* **TO DO**:
Make an exact copy of the lines below.

* **PROVIDED MATERIAL**:
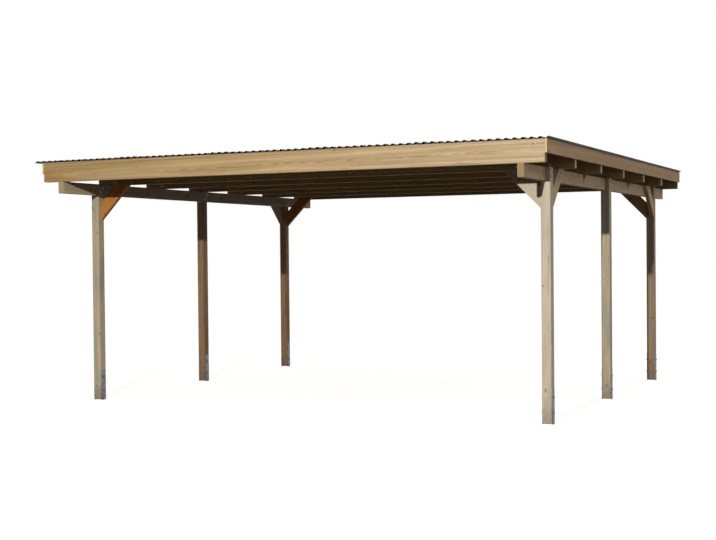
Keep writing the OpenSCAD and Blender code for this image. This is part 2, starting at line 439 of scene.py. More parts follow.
@dataclass(frozen=True)
class SheetPlastic:
    """Rigid corrugated plastic, extruded and coloured right through, with a satin skin.

    Dust and rain leave paler runs down the corrugations.
    """

    name: str = "rigid_plastic_anthracite"
    clean: str = "#17181a"
    dusty: str = "#323335"
    roughness: float = 0.55

    @cache
    def material(self) -> Material:
        """Build the finish, once only.

        Returns:
            Its material.
        """
        material, g = new_material(self.name)
        place = g.add("TexCoord", out="Object")
        run = g.add("VectorMath.MULTIPLY", (place, (55.0, 0.7, 20.0)))
        run = g.add("TexNoise", {"Vector": run, "Scale": 1.0, "Detail": 4.0, "Roughness": 0.6})
        cloud = g.add("TexNoise", {"Vector": place, "Scale": 1.7, "Detail": 5.0, "Roughness": 0.6})
        dust = g.add("Math.MULTIPLY", (run, cloud))
        dust = g.add("MapRange", (dust, 0.17, 0.4))
        colour = g.add("Mix.RGBA", {0: dust, 6: linear(self.clean), 7: linear(self.dusty)}, 2)
        grit = g.add("TexNoise", {"Vector": place, "Scale": 900.0, "Detail": 1.0})
        rough = g.add("MapRange", (dust, 0, 1, self.roughness, self.roughness + 0.3))
        normal = g.add("Bump", {"Height": grit, "Strength": 0.15, "Distance": 0.1 * MM})
        shader = g.add("BsdfPrincipled", {"Base Color": colour, "Roughness": rough,
                                          "Normal": normal, "IOR": 1.53})
        g.add("OutputMaterial", {"Surface": shader})
        return material


PALE_PINE = TreatedPine("pine_posts_pale", "#d1ccbf", "#ac9f89", "#a2a4a2", "#c6bead",
                        splash=0.45, weathering=0.4, knot="#8a6240", knot_gap=1.1)
GREEN_PINE = TreatedPine("pine_posts_green", "#d0c5ad", "#9e8e74", "#9fa7a1", "#c9bfa7",
                         splash=0.45, weathering=0.7, streaks=0.2, knot="#a58a66", knot_gap=1.3)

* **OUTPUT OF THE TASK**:
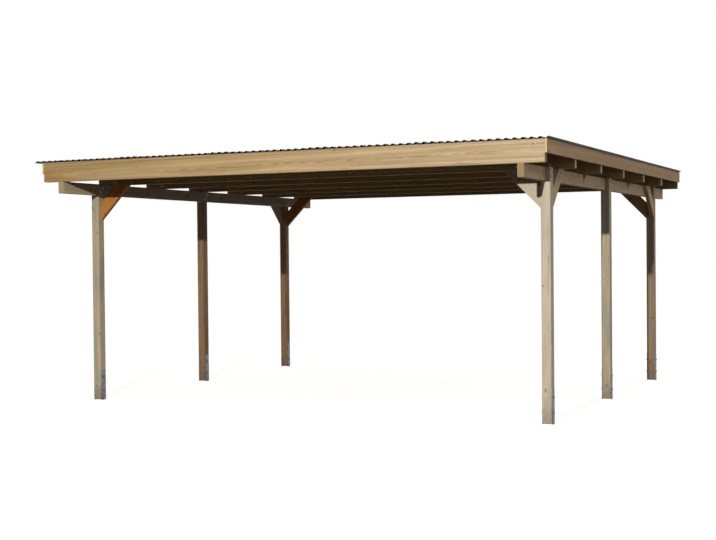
Keep writing the OpenSCAD and Blender code for this image. This is part 2, starting at line 439 of scene.py. More parts follow.
@dataclass(frozen=True)
class SheetPlastic:
    """Rigid corrugated plastic, extruded and coloured right through, with a satin skin.

    Dust and rain leave paler runs down the corrugations.
    """

    name: str = "rigid_plastic_anthracite"
    clean: str = "#17181a"
    dusty: str = "#323335"
    roughness: float = 0.55

    @cache
    def material(self) -> Material:
        """Build the finish, once only.

        Returns:
            Its material.
        """
        material, g = new_material(self.name)
        place = g.add("TexCoord", out="Object")
        run = g.add("VectorMath.MULTIPLY", (place, (55.0, 0.7, 20.0)))
        run = g.add("TexNoise", {"Vector": run, "Scale": 1.0, "Detail": 4.0, "Roughness": 0.6})
        cloud = g.add("TexNoise", {"Vector": place, "Scale": 1.7, "Detail": 5.0, "Roughness": 0.6})
        dust = g.add("Math.MULTIPLY", (run, cloud))
        dust = g.add("MapRange", (dust, 0.17, 0.4))
        colour = g.add("Mix.RGBA", {0: dust, 6: linear(self.clean), 7: linear(self.dusty)}, 2)
        grit = g.add("TexNoise", {"Vector": place, "Scale": 900.0, "Detail": 1.0})
        rough = g.add("MapRange", (dust, 0, 1, self.roughness, self.roughness + 0.3))
        normal = g.add("Bump", {"Height": grit, "Strength": 0.15, "Distance": 0.1 * MM})
        shader = g.add("BsdfPrincipled", {"Base Color": colour, "Roughness": rough,
                                          "Normal": normal, "IOR": 1.53})
        g.add("OutputMaterial", {"Surface": shader})
        return material


PALE_PINE = TreatedPine("pine_posts_pale", "#d1ccbf", "#ac9f89", "#a2a4a2", "#c6bead",
                        splash=0.45, weathering=0.4, knot="#8a6240", knot_gap=1.1)
GREEN_PINE = TreatedPine("pine_posts_green", "#d0c5ad", "#9e8e74", "#9fa7a1", "#c9bfa7",
                         splash=0.45, weathering=0.7, streaks=0.2, knot="#a58a66", knot_gap=1.3)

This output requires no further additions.